SOURCE EXCERPT
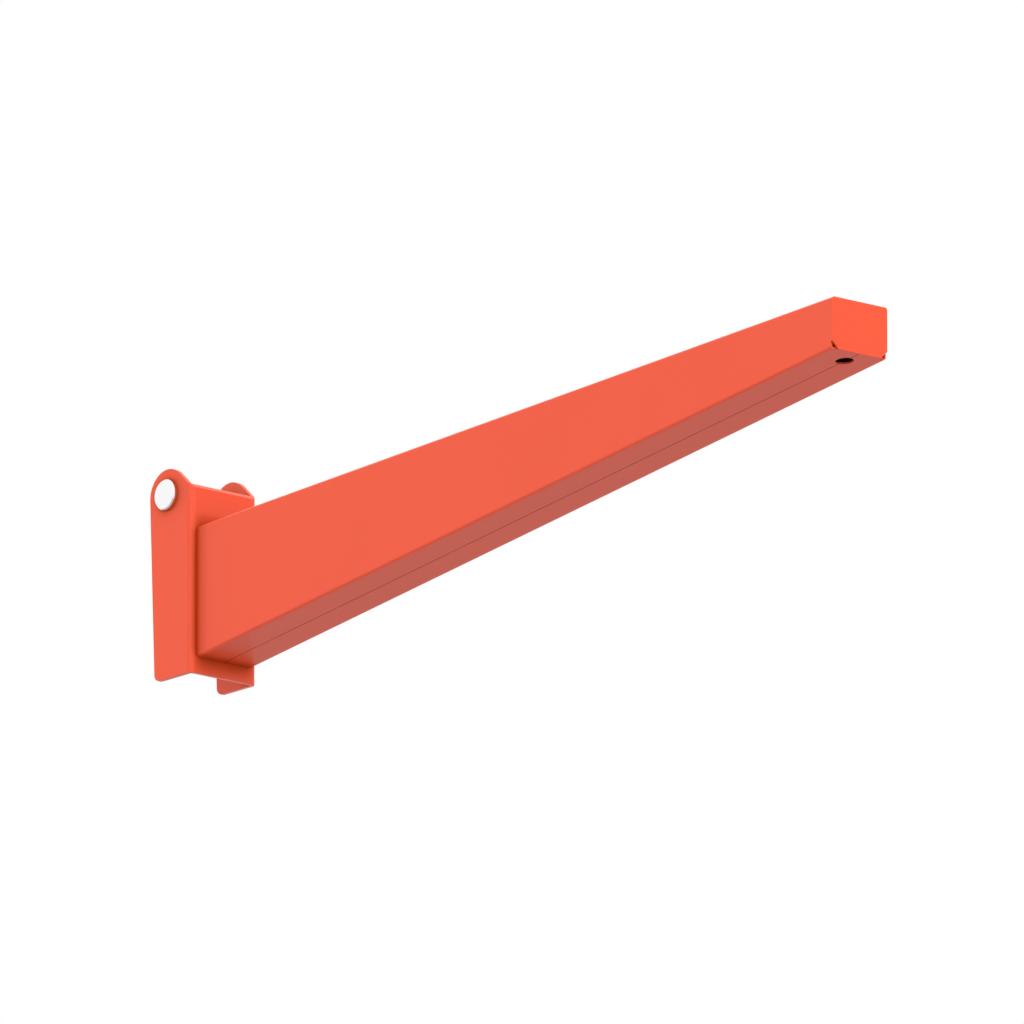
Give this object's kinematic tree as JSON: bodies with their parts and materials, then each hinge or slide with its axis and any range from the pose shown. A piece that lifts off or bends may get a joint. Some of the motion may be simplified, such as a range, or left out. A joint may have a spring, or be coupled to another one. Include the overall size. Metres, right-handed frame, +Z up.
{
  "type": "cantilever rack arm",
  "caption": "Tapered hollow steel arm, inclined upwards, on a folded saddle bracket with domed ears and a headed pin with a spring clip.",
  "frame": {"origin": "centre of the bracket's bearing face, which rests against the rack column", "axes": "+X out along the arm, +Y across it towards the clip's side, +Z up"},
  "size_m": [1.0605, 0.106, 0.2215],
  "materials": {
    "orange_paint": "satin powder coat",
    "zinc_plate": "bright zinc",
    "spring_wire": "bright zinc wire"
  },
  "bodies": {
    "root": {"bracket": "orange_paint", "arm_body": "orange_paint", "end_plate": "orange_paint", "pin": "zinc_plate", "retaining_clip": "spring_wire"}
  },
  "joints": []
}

WHAT IS NEEDED
Using the data above, return each line exactly as written.

SOLUTION FOR THIS EXERCISE
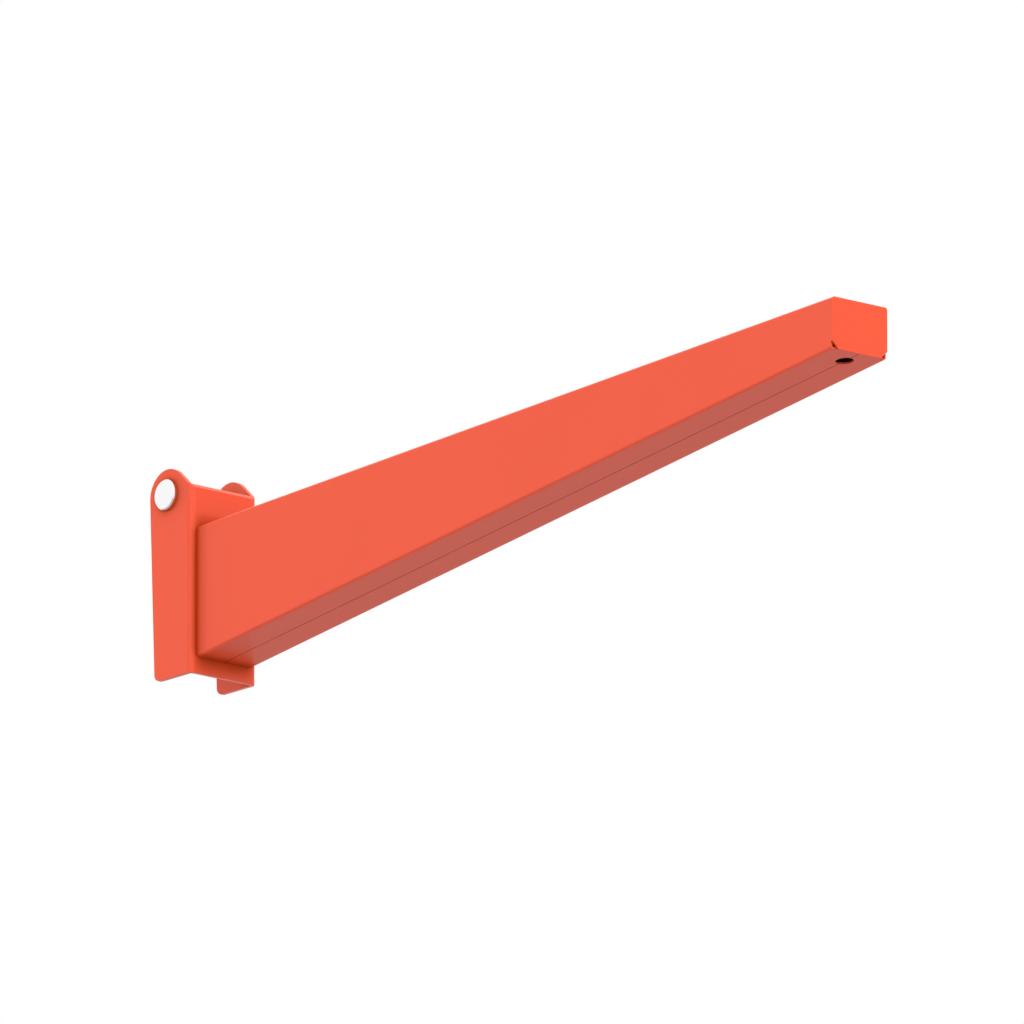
Give this object's kinematic tree as JSON: bodies with their parts and materials, then each hinge or slide with its axis and any range from the pose shown. A piece that lifts off or bends may get a joint. Some of the motion may be simplified, such as a range, or left out. A joint may have a spring, or be coupled to another one. Include the overall size. Metres, right-handed frame, +Z up.
{
  "type": "cantilever rack arm",
  "caption": "Tapered hollow steel arm, inclined upwards, on a folded saddle bracket with domed ears and a headed pin with a spring clip.",
  "frame": {"origin": "centre of the bracket's bearing face, which rests against the rack column", "axes": "+X out along the arm, +Y across it towards the clip's side, +Z up"},
  "size_m": [1.0605, 0.106, 0.2215],
  "materials": {
    "orange_paint": "satin powder coat",
    "zinc_plate": "bright zinc",
    "spring_wire": "bright zinc wire"
  },
  "bodies": {
    "root": {"bracket": "orange_paint", "arm_body": "orange_paint", "end_plate": "orange_paint", "pin": "zinc_plate", "retaining_clip": "spring_wire"}
  },
  "joints": []
}